People v Clancy (George) |
2008 NY Slip Op 51432(U) [20 Misc 3d 131(A)] |
Decided on July 2, 2008 |
Appellate Term, Second Department |
Published by New York State Law Reporting Bureau pursuant to Judiciary Law § 431. |
This opinion is uncorrected and will not be published in the printed Official Reports. |
Appeal from judgments of the Justice Court of the Town of Riverhead, Suffolk County
(Allen M. Smith, J.), rendered February 5, 2007. The judgments convicted defendant, upon jury
verdicts, of aggravated unlicensed operation of a motor vehicle in the second degree, driving
while ability impaired, refusal to submit to a breath test, operating an uninsured motor vehicle,
driving an unregistered motor vehicle, failing to maintain lane, and driving a motor vehicle with
mismatched and/or switched license plates.
Judgments convicting defendant of aggravated unlicensed operation of a motor vehicle
in the second degree, driving while ability impaired, operating an uninsured
motor vehicle, driving an unregistered motor vehicle, failing to maintain lane and driving a
motor vehicle with mismatched and/or switched license plates affirmed.
Judgment convicting defendant of refusal to submit to a breath test reversed on the law, sentence imposed thereunder vacated and said accusatory instrument dismissed.
Upon this appeal, defendant contends that the judgment convicting him of driving while ability impaired (Vehicle and Traffic Law § 1192 [1]) was not supported by legally sufficient evidence to establish his guilt beyond a reasonable doubt and that the verdict was against the weight of the evidence. Defendant failed to preserve for appellate review his contention that the evidence was legally insufficient to establish his guilt of driving while ability impaired (see CPL 470.05 [2]; People v Hines, 97 NY2d 56, 61 [2001]). In any event, the evidence, when viewed in the light most favorable to the People (see People v Contes, 60 NY2d 620 [1983]), was legally sufficient to establish defendant's guilt thereof. Moreover, upon our review of the evidence in light of the elements as charged at the time of trial, we are satisfied that the verdict of guilty with respect to said charge was not against the weight of the evidence (see CPL 470.15 [5]; People v Danielson, 9 NY3d 342 [2007]; People v Romero, 7 NY3d 633 [2006]).

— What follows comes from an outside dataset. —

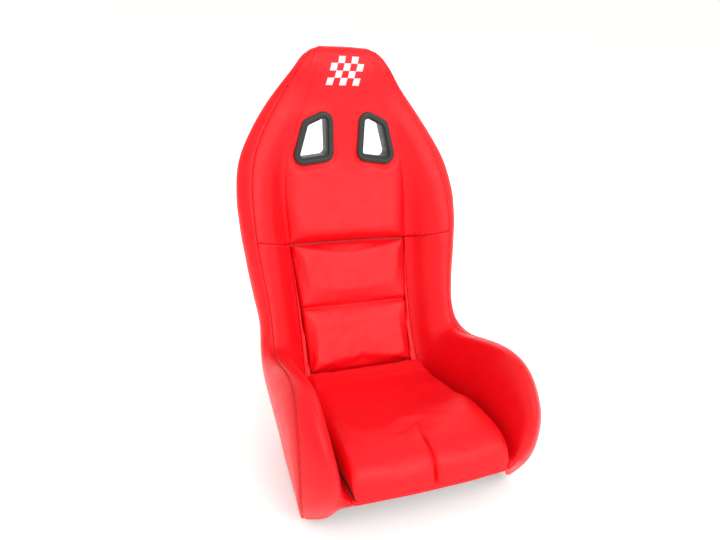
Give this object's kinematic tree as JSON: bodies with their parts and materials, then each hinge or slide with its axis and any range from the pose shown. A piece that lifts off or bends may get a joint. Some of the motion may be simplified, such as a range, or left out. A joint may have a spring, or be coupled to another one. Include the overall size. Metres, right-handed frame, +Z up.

We note that defendant was also convicted of "refusal to take a breath test." Though the [*2]accusatory instrument refers to Vehicle and Traffic Law § 1194 (3), that statute neither compels a person who is arrested for driving while intoxicated to submit to a "breath test," nor deems the failure to do so a criminal offense (see People v Ashley, 15 Misc 3d 80, 83 [App Term, 9th & 10th Jud Dists 2007]). Accordingly, the judgment convicting defendant of refusal to take a breath test must be reversed, and the sentence imposed thereunder vacated.
We find defendant's remaining contentions either without merit or unpreserved for appellate review.
Rudolph, P.J., McCabe and Tanenbaum, JJ., concur.